As to ore cars, the road started with six, then added two more the next year. A photo of two of them appears in the Dec. 30, 1899 Salt Lake Mining Review. They appear to have been numbered in the 50's. A couple of coal cars were later added, one of which was numbered 101.

The six steel cars mentioned in the Salt Lake Mining Review ended up on the Copper Belt in Bingham, as did Shay #7. While that Shay first carried SL&M markings, I don't know if the ore cars did. All seem to have run on the SL&M throughout 1900, being transferred in early 1901. This is a case where the Board of Equalization documents can be misleading, as Shay #7 and these cars never show up in them for the Salt Lake & Mercur, only for the Copper Belt.

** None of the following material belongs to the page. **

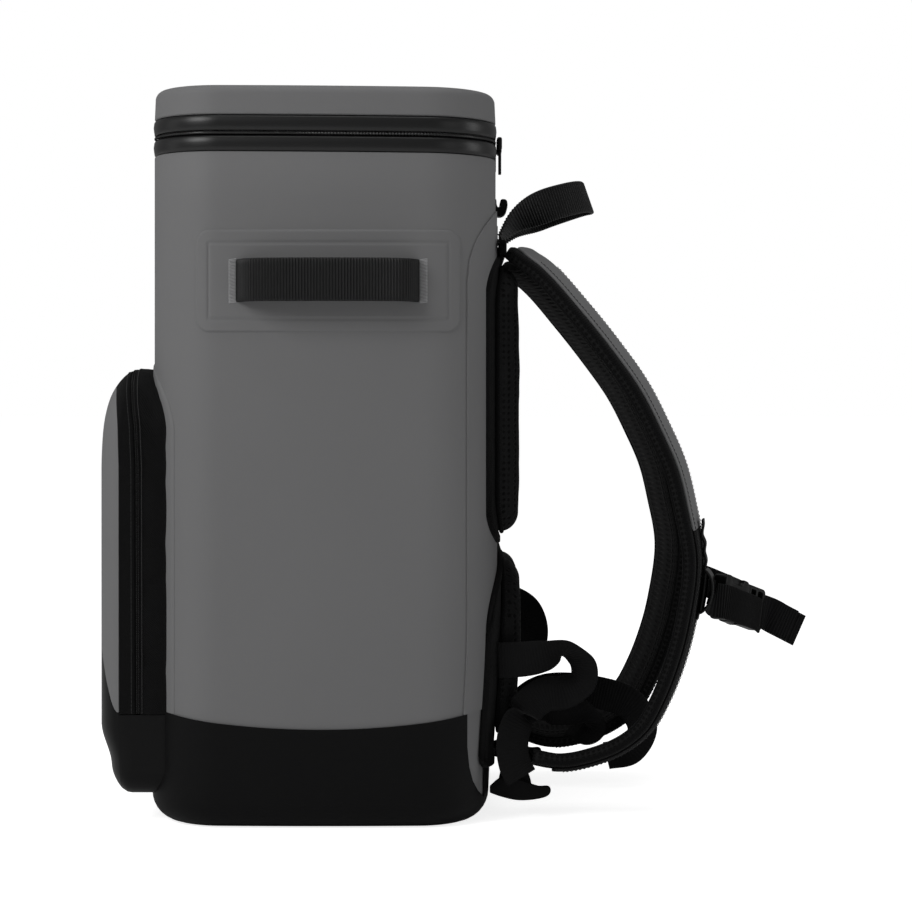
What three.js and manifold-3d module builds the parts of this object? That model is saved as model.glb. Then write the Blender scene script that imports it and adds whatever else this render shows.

They were received in 1900 (early May), but transferred up to Bingham before that year's tax report was filed. They do show up on the CB tax report, so no hanky panky was involved.

I appreciate your continued interest, and envy your ability to search the grade and other sites up around there. There is no substitute for on site investigations. My last visit was over two years ago and involved only a drive up to the summit. I had no time to stop off at Manning and prowl around any, perhaps had I done so I would have seen signs of your excavations!

I got a letter from Pitchard right after I had written you. He indicated his new book would be further delayed and some of the reasons for it. I hope he soon overcomes his problems. There are a lot of other lines that no one knows much about and Edwards and Carr's book, while welcome, was a bit of a disappointment. But then, I should talk.

Anyway, I hope the above helps and look forward to learning further about what you and George have found.